Opec output cut impacting physical oil market

 06 Jan 2017 - 1:03

Opec output cut impacting physical oil market
The logo of Opec is pictured at its headquarters in Vienna.


London: As Opec starts to make its production cuts work, the true impact of its actions is perhaps most in evidence in an obscure part of the physical oil market.
While Brent futures, a benchmark based on North Sea supply, are trading $4 a barrel higher than in June, the price of cheaper Middle East crude is rising faster still. The gap between the two varieties -- now the smallest in 15 months -- reveals where buyers are experiencing the greatest supply restrictions. It also has the potential to influence where oil flows.
Saudi Arabia and its neighboring countries mostly pump lower quality oil, known in the industry as heavy crude. So when production from Organization of Petroleum Exporting Countries (Opec) drops, the price difference -- or spread -- between those grades and higher quality light crude such as Brent and West Texas Intermediate typically gets smaller.
“Heavier crudes have always been the first to get cut so that looks like the spread to watch,” said Warren Patterson, a commodity strategist at ING Bank NV.
The best sign of how prices are converging is in the so-called Brent-Dubai exchange of futures for swaps, which lets refiners better manage their exposure to the relatively illiquid heavy crude market by allowing them to use the larger liquidity of the Brent market for hedging.

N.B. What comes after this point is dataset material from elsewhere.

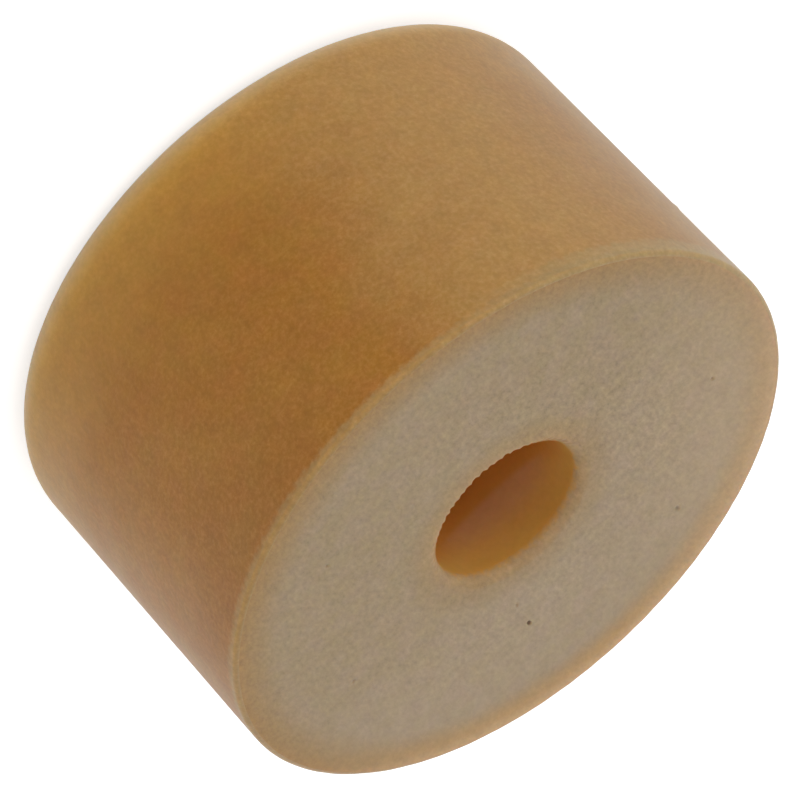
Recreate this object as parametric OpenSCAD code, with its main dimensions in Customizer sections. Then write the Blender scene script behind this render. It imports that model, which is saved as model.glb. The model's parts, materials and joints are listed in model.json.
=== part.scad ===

The Brent-Dubai EFS spread fell to a 15-month low of $1.70 a barrel this week, down from $3.75 a barrel in June, according to data from brokerage PVM Oil Associates.
Although oil traders such as Vitol Group and some specialised hedge funds actively trade light-heavy crude spreads, the market is relatively out of sight for mainstream oil investors, who focus on Brent and WTI.
 As such, the light-heavy spread usually reflects demand from refiners and physical buyers and sellers affected by Opec cuts, rather than speculative trades.
“The physical market pricing in Opec cuts is probably the main driver at the moment,” Giovanni Staunovo, commodity analyst at UBS Group AG in Zurich, said. “If Opec target the higher cost barrels, that will remove heavier crude from the market.”
In 2009, the previous time Opec cut output, Dubai traded intermittently at a premium to Brent, despite the fact the Middle East crude is normally viewed as being lower quality. At its peak, Dubai traded at a premium of 71 cents to Brent. In 2011, it traded at a discount of almost $8 a barrel. Opec pumped 33.1 million barrels a day last month, down 310,000 barrels a day from November, according to a Bloomberg News survey of analysts, oil companies and monitoring of ship-tracking data.
The decline comes as Opec, which controls around 40 percent of global oil supply, is planning to curb output in a bid to boost prices. The organization reached a historic deal last month with Russia and other non-members to cut global production by about 1.8 million barrels a day for six months starting January.
Saudi Arabia, Kuwait and the United Arab Emirates, whose supplies are dominated by heavy grades, will shoulder the bulk of the cuts. At the same time, supply of lighter crude oil grades, such as those produced in Libya, is increasing as the country was exempted from the Opec deal. North Sea and US output, which traditionally tends to be lighter than Opec’s, is also increasing.